Fezzik: Oh good, my way. Thank you Vizzini… what’s my way?
Vizzini: Pick up one of those rocks, get behind a boulder, in a few minutes the man in black will come running around the bend, the minute his head is in view, hit it with the rock.
Fezzik: My way’s not very sportsman-like.
- The Princess Bride
Just like Fezzik, you may be asking, “Well, which way is my way?” The best way for me to help you with that is to share the method(s) I’ve developed and reasons for doing so. Keep in mind that many people will disagree with my way, and that’s alright. This article however, is all about me, and since these methods work for me, I think they’ll work for you too. Adoption of a 3rd party query tool helps to keep your code consistent.
Capitalization Usage
I write all of the T-SQL functions in ALL CAPS and typically CamelCase field and database names. More on this later.
Field Order
I list the fields in an order which makes sense to me. Consider the script I shared with you in the last article:
SELECT fcompany, fcustno, fcustpono, forderdate, fsono, fsorev FROM somast
While the computer doesn’t care, I list my fields in roughly most general to most specific order. Therefore, I would order those in the following manner:
SELECT fcustno, fcompany, fsono, fsorev, fcustpono, forderdate FROM somast
This order just “feels” right to me. Customers “are larger” or less specific than Sales Orders and the fields are listed in this order. This will become a lot more important when we discuss joining tables.
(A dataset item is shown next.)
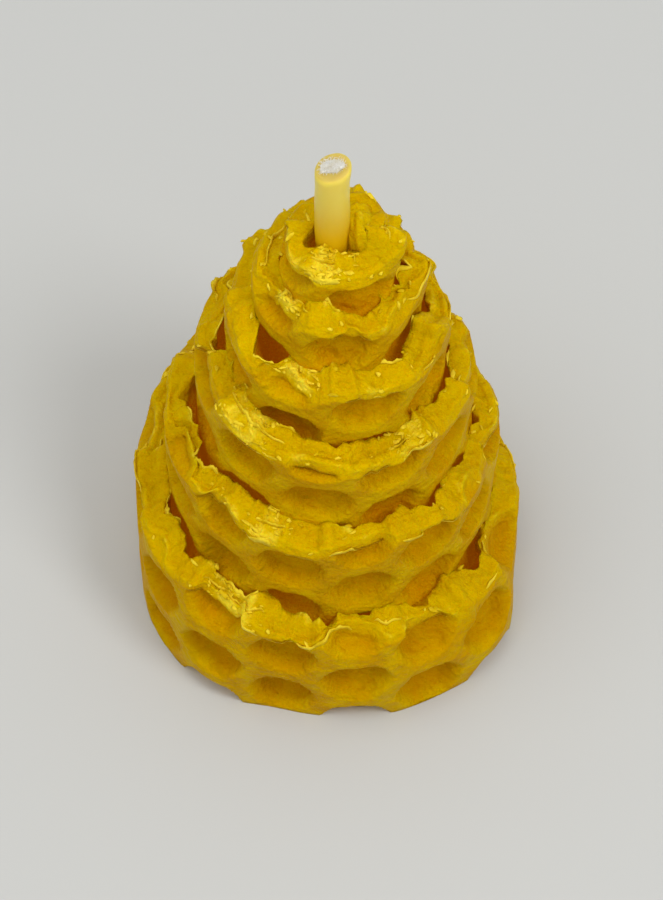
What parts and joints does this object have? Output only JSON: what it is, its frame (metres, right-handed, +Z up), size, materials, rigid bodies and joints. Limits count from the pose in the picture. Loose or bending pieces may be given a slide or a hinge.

I use a lot of vertical space in my queries. The query above becomes this:
SELECT fcustno,
fcompany,
fsono,
fsorev,
fcustpono,
forderdate
FROM somast
Once again, the computer couldn’t care less, it just makes everything easier for me to read.
Leading vs. Trailing Commas
I prefer to use leading commas. The query now looks like this with leading commas:
SELECT fcustno
,fcompany
,fsono
,fsorev
,fcustpono
,forderdate
FROM
somast
It may take you awhile to get used to seeing the query like that, but there’s a good reason for doing so. If you are editing a long query with trailing commas, and you need to remove the last entry in the list, you will invariably forget to remove the final comma and receive an error.
SELECT fcustno,
fcompany,
fsono,
fsorev,
fcustpono,
-- forderdate **** Using Double dashes comments out this line. This code now ends with a comma and will error out. FROM somast
Leading comma queries are easier to edit in my opinion.
Aliasing
Butch: Would you hand me a dry towel, miss beautiful tulip?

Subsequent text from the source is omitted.